On Luck and Traveling

We are lucky people here in Gaming. Or, if you don’t believe in luck, blessed people. Either way, we all take one look out the window or one deep breath of soft mountain air and we know it’s true.

But not until this past weekend did I ever imagine just how much luck goes into travel. How else do you explain the stories that went around the lunch table today – on our first day back from a non-school-led trip?

What about the group that was comfortably settling into their spots on what they thought was the train to Prague and were informed by a fellow passenger, in the nick of time, that they were in fact about to depart for Moscow?

Or the two girls who unknowingly booked a hostel in a rough section of town, and arrived to find that they were on a waiting list for a room – what if they hadn’t met up with the group of fellow Franciscan students who welcomed them into their far-safer apartment-style hostel across town?

And as far as my own travels – I can hardly count the number of times we slipped through the closing doors of trains or subway cars or avoided troublesome layovers by a lucky chance.
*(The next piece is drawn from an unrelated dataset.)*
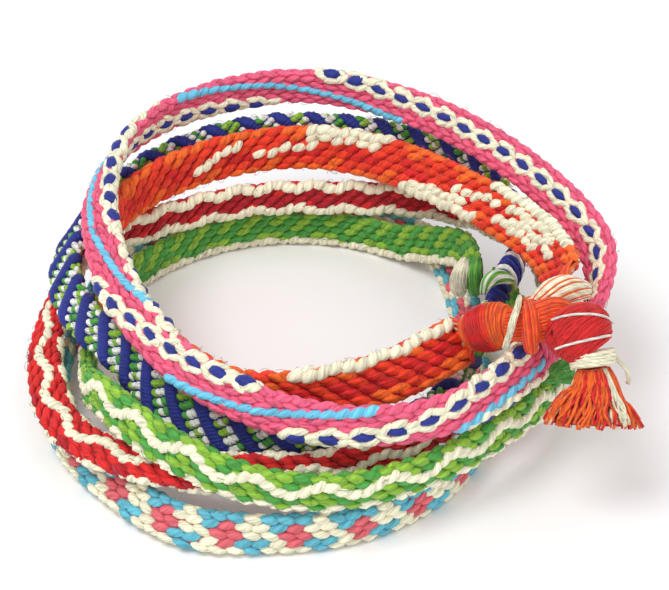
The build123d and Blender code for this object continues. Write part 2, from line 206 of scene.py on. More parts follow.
# The knots and wraps, as in the part's source: x, y, z, half the size across, half the depth.
facing = np.array([0.0, -0.81, 0.59])
lobe = {
    "green_knot_cream_wrap": [
        (18.9, 3.9, 11.9, 0.4, 0.4), (18.4, 2.8, 11.0, 0.8, 0.8), (18.0, 2.3, 9.4, 0.95, 1.1),
        (18.2, 2.6, 7.7, 0.8, 0.9), (18.7, 3.4, 6.6, 0.4, 0.4),
    ],
    "green_knot": [
        (20.6, 4.0, 12.0, 0.5, 0.6), (20.3, 3.1, 11.2, 0.9, 1.3), (20.2, 2.5, 9.5, 1.1, 1.6),
        (20.3, 2.7, 7.8, 1.0, 1.2), (20.6, 3.6, 6.6, 0.5, 0.5),
    ],
    "green_tail": [
        (26.6, -21.0, 11.3, 0.6, 0.5), (28.0, -19.6, 11.2, 1.2, 0.7), (29.4, -18.2, 10.9, 1.9, 0.8),
        (30.4, -17.2, 10.7, 2.3, 0.6),
    ],
    "blue_knot_wrap": [
        (20.4, -6.5, 13.6, 0.4, 0.4), (20.6, -6.0, 14.6, 0.7, 0.6), (21.7, -5.0, 15.2, 1.0, 0.9),
        (23.0, -4.5, 15.0, 0.9, 0.8), (24.2, -4.4, 14.2, 0.5, 0.5),
    ],
    "orange_left_lobe": [
        (17.4, -19.4, 17.2, 2.0, 1.5), (18.5, -20.2, 18.2, 2.8, 2.3), (20.2, -21.2, 19.6, 3.0, 2.6),
        (21.5, -21.8, 20.2, 2.7, 2.2), (22.4, -22.4, 20.5, 1.9, 1.3),
    ],
    "orange_middle_lobe": [
        (24.2, -21.6, 23.0, 0.7, 0.8), (24.1, -23.7, 23.2, 1.0, 1.4), (24.1, -25.1, 22.3, 1.1, 1.6),
        (24.1, -25.8, 20.9, 1.0, 1.4), (24.2, -25.9, 19.6, 0.7, 0.9),
    ],
    "orange_fan": [
        (24.9, -20.2, 22.4, 0.7, 0.6), (26.0, -20.9, 23.7, 1.4, 1.0), (27.6, -20.6, 24.5, 1.7, 1.1),
        (29.6, -19.6, 24.0, 1.6, 1.0), (31.3, -18.4, 22.6, 1.0, 0.7),
    ],
    "orange_barrel": [
        (28.9, -22.2, 21.6, 3.0, 1.6), (29.1, -23.6, 22.0, 3.7, 2.4), (29.4, -25.3, 22.2, 4.0, 3.1),
        (30.2, -26.6, 21.6, 3.7, 3.1), (30.8, -27.1, 20.75, 3.0, 2.6),
    ],
    "orange_cross_strand": [
        (23.2, -20.0, 23.0, 0.3, 0.3), (22.6, -23.2, 23.8, 0.4, 0.4), (21.9, -25.2, 23.2, 0.4, 0.4),
        (21.5, -26.0, 21.6, 0.4, 0.4), (21.1, -26.0, 20.0, 0.3, 0.3),
    ],
}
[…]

We even started our travels with a little bit of luck; we planned to take a 6:05 bus to the Gaming train station Friday morning and catch our 6:30 train (saving ourselves a half hour plus walk). However, when 6:15 rolled around with no sign of either of the two buses that were scheduled the realization that we would never make the train by walking sunk in, and the seven of us decided to try hitchhiking (a common and fairly safe travel method in Gaming).

We split up – four and three – and stuck out our thumbs at the occasional car that whizzed by. Around 6:25 three of my friends and I were picked up, but with only minutes until the train departed, we were sure our friends wouldn’t make it in time. We waited, looking hopefully up the road, as the train arrived and passengers started to board but, still, there was no sign of the rest of our group.

Then, when we were just resigning ourselves to the two-hour wait for the next train, a car pulled into the station with the rest of our group and we caught the train with barely a minute to spare.

Lucky. Divine Providence. Blessed. Maybe they are just one and the same in Europe.